* _WHAT THIS TASK INVOLVES_
Keep only the lines of the data below that contain "origin", and copy them.

* _DATASET RECORDS_
★ ★ ★ ★

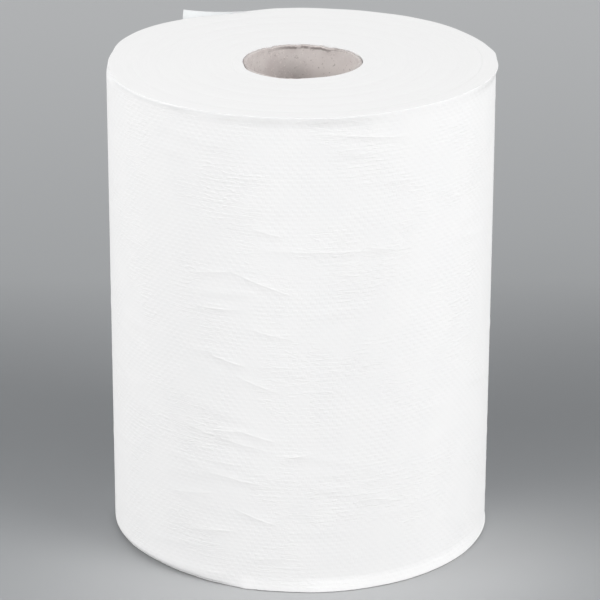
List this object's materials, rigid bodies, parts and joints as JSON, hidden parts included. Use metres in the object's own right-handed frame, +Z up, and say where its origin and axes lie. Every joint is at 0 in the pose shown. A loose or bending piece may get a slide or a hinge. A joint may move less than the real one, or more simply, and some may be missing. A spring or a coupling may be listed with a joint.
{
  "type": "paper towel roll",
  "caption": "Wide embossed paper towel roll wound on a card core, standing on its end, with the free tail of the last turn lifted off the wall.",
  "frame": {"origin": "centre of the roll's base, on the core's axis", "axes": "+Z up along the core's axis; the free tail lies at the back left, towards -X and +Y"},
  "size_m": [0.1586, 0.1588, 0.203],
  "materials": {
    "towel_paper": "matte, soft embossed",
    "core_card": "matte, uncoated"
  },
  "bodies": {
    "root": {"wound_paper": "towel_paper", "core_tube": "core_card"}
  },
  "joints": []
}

★ ★ ★ ★

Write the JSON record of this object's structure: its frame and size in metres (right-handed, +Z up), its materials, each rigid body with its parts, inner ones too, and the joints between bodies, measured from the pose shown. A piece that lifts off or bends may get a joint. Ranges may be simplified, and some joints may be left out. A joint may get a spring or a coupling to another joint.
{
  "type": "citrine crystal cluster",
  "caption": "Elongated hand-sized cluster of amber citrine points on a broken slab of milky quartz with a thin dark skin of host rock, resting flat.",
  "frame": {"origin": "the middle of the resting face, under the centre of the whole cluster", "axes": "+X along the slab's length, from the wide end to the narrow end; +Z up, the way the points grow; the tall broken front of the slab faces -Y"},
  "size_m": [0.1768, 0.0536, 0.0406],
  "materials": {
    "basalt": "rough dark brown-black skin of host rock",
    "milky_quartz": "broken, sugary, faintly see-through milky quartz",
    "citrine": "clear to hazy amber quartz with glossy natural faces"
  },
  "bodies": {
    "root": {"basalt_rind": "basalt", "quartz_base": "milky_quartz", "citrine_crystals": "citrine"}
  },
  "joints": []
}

★ ★ ★ ★

* _RESPONSE FOR THIS EXERCISE_
List this object's materials, rigid bodies, parts and joints as JSON, hidden parts included. Use metres in the object's own right-handed frame, +Z up, and say where its origin and axes lie. Every joint is at 0 in the pose shown. A loose or bending piece may get a slide or a hinge. A joint may move less than the real one, or more simply, and some may be missing. A spring or a coupling may be listed with a joint.
  "frame": {"origin": "centre of the roll's base, on the core's axis", "axes": "+Z up along the core's axis; the free tail lies at the back left, towards -X and +Y"},
  "frame": {"origin": "the middle of the resting face, under the centre of the whole cluster", "axes": "+X along the slab's length, from the wide end to the narrow end; +Z up, the way the points grow; the tall broken front of the slab faces -Y"},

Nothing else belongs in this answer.